AB: What are AEG’s short- and long-term goals?

MB: Our short-term goal is to allow all businesses to do what they do best: deliver excellent service to their customers. In the long term, however, we basically want to change the world. We want to bring a breath of fresh air to what has been a stagnant industry for many years. We believe a key part of this is to focus on people, our customers and our employees. We strive to be the best place to work and have already put several initiatives in place for achieving that.

AB: How does AEG view the health of the elevator industry in the U.S.?

JC: The elevator industry in North America is static. Meanwhile, technology is accelerating, and the way people are working and interacting is changing, especially in light of the recent pandemic. The world around us requires all companies to rethink how best to serve their customers. AEG sees change as something that empowers and invigorates its companies, not as a threat. We welcome change. The last thing we would ever want to be called is a traditional elevator business.
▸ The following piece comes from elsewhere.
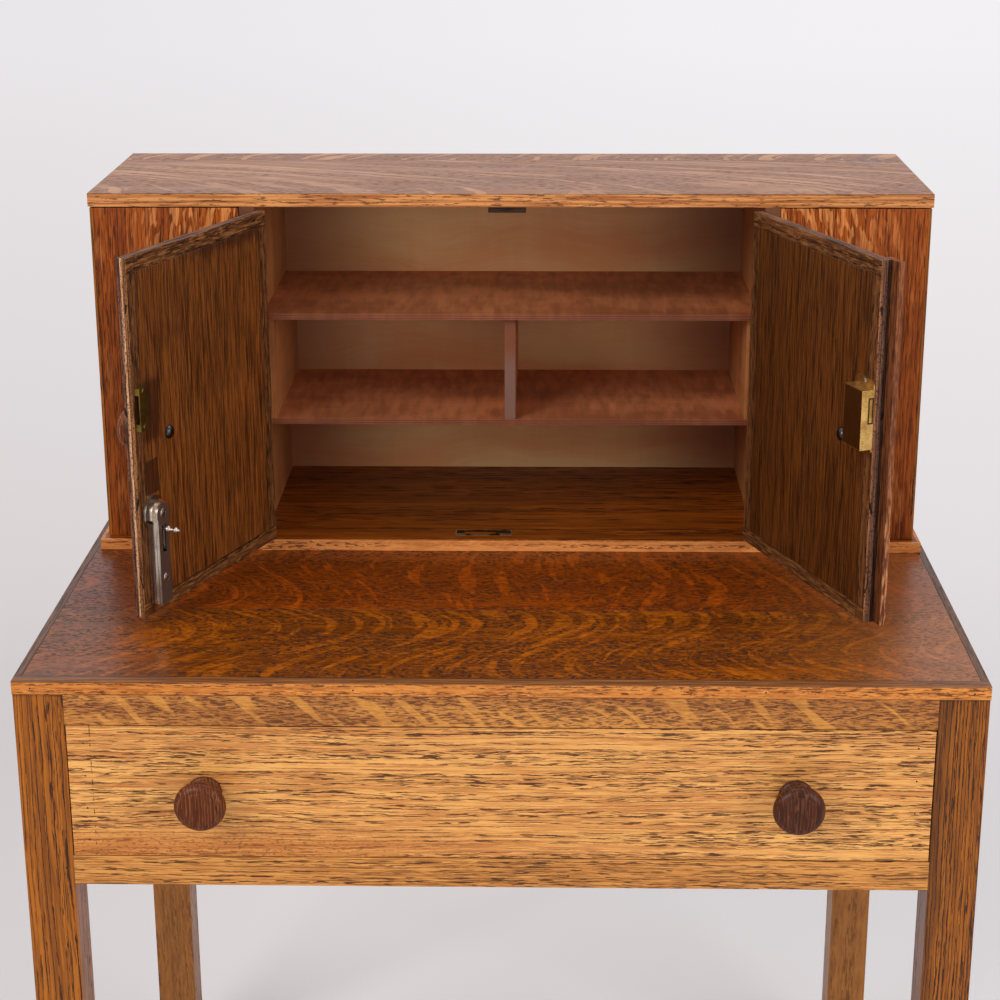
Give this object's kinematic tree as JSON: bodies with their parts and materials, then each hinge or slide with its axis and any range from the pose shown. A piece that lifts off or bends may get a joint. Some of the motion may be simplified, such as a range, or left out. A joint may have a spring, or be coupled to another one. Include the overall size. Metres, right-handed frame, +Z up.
{
  "type": "writing desk",
  "caption": "Free-standing oak writing desk: square legs, long drawer with turned knobs, and a raised cabinet whose hinged doors open on shelves and carry a lock and a sliding bolt",
  "frame": {"origin": "Centre of the overall footprint, at the floor", "axes": "+X to the desk's right as seen from the front, +Y to the back, +Z up"},
  "size_m": [0.85, 0.6424, 1.1138],
  "materials": {
    "oak_top": "satin",
    "oak_frame": "satin",
    "oak_light": "satin",
    "oak_red": "satin",
    "oak_dark": "satin",
    "oak_grey": "satin",
    "oak_floor": "satin",
    "oak_lipping": "satin",
    "inner_wood": "bare",
    "plywood": "satin",
    "knob_wood": "polished",
    "brass": "dull",
    "nickel": "dull",
    "iron": "dark"
  },
  "bodies": {
    "desk": {"tabletop_front_board": "oak_top", "tabletop_rear_board": "oak_top", "tabletop_lippings": "oak_lipping", "leg_front_left": "oak_frame", "leg_front_right": "oak_frame", "leg_rear_left": "oak_frame", "leg_rear_right": "oak_frame", "front_top_rail": "oak_frame", "front_bottom_rail": "oak_frame", "rear_apron": "oak_frame", "side_apron_left": "oak_frame", "side_apron_right": "oak_frame", "drawer_runners": "inner_wood", "drawer_kickers": "inner_wood", "drawer_stops": "inner_wood", "panel_pins": "iron", "cabinet_base_board": "oak_floor", "cabinet_base_lippings": "oak_lipping", "floor_keep": "nickel", "cabinet_end_left": "oak_red", "cabinet_end_right": "oak_red", "cabinet_front_panel_left": "oak_red", "cabinet_front_panel_right": "oak_red", "cabinet_partition_left": "oak_red", "cabinet_partition_right": "oak_red", "cabinet_corner_lippings": "oak_lipping", "cabinet_back": "plywood", "cabinet_top_board": "oak_grey", "cabinet_top_rear_strip": "oak_grey", "shelf_upper": "plywood", "shelf_lower": "plywood", "shelf_divider": "plywood", "shelf_cheeks": "oak_red", "door_stop_block": "oak_lipping", "hinge_frame_leaves": "iron"},
    "drawer": {"drawer_front": "oak_light", "drawer_side_left": "inner_wood", "drawer_side_right": "inner_wood", "drawer_back": "inner_wood", "drawer_bottom": "plywood", "drawer_knobs": "knob_wood", "drawer_knob_screws": "iron", "drawer_front_pins": "iron"},
    "left_door": {"door_left_panel": "oak_dark", "door_left_lippings": "oak_red", "door_left_hinge_leaves": "iron", "door_left_knob": "knob_wood", "door_left_knob_screw": "iron", "strike_plate": "brass", "bolt_case": "nickel"},
    "right_door": {"door_right_panel": "oak_dark", "door_right_lippings": "oak_red", "door_right_cover_strip": "oak_lipping", "door_right_hinge_leaves": "iron", "door_right_knob": "knob_wood", "door_right_knob_screw": "iron", "lock_case": "brass", "keyhole_plate": "brass"},
    "door_bolt": {"bolt_slide": "nickel"},
    "lock_bolt_body": {"lock_bolt": "brass"}
  },
  "joints": [
    {"name": "drawer_slide", "type": "slide", "parent": "desk", "child": "drawer", "axis": [0, -1, 0], "range_m": [0, 0.4]},
    {"name": "left_door_hinge", "type": "hinge", "parent": "desk", "child": "left_door", "pos_m": [-0.2454, 0.07145, 0.93], "axis": [0, 0, 1], "range_deg": [-50, 112.3]},
    {"name": "right_door_hinge", "type": "hinge", "parent": "desk", "child": "right_door", "pos_m": [0.2514, 0.07145, 0.93], "axis": [0, 0, 1], "range_deg": [-111.3, 50]},
    {"name": "door_bolt_slide", "type": "slide", "parent": "left_door", "child": "door_bolt", "axis": [0, 0, -1], "range_m": [0, 0.018]},
    {"name": "lock_bolt_slide", "type": "slide", "parent": "right_door", "child": "lock_bolt_body", "axis": [0.3633, -0.9317, 0], "range_m": [0, 0.0105]}
  ]
}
In a technological age, we firmly believe that it is time for us as an industry to look at how we operate, how we innovate and how we keep in step with the world around us. It’s not about the elevators. It’s about connectivity, movement and ease of use. That’s the direction we’re all going in, and as a business, we embrace it.

AB: What effect does AEG see COVID having on the U.S. elevator industry as a whole and the companies under its umbrella?

MB: COVID is just one example of a highly disruptive scenario. Who knows what might come next? What this crisis has taught us is the importance of engaging with our customers to help them navigate disruptions. It can’t be done by doing business in the traditional way. Increased safety awareness and a desire for social distancing – enforced or otherwise – suggest that elevator capacity could remain reduced in the future. Without creative thinking and new applications of technology, this will become a bottleneck. We’ve got to be able to step in and engage with our customers to look beyond the elevator, to see the bigger picture of elevator management, traffic management, changed working practices and safety solutions

AB: For those in the industry who see investments and acquisitions such as AEG’s as slightly concerning or nerve wracking, what would you say?

JC: We know there has been apprehension, as well as curiosity, around AEG since its launch. When people express concern about what we’re doing, that concern typically comes from one of two places: a fear of change, or a fear of competition. Our objective is to improve overall industry standards for independents and to significantly raise the bar for what customers can expect. We’d like to challenge the complacency we’ve seen for many years, by inviting innovation into all our processes. There is huge opportunity for improvement in this market.

MB: We want to create positive disruption, and we are building momentum as we speak, but we’re also hoping that others in the industry will follow suit. We welcome the added dynamics in the industry that make us work harder to serve customers. A business that fears change or claims that they don’t have time to improve will ultimately fail. The only thing we know for certain is that tomorrow will be different from today.

AB: What roles do education and training have in AEG’s plans?

MB: I would argue that education and training are important elements in themselves, but I want to create a culture that embraces education as an investment and not an expense. Continuous training will reap greater rewards over time. With knowledge comes power, and we want to harness that power in our employees. Our people are the lifeblood of our organization, and we are committed to investing in their future with us.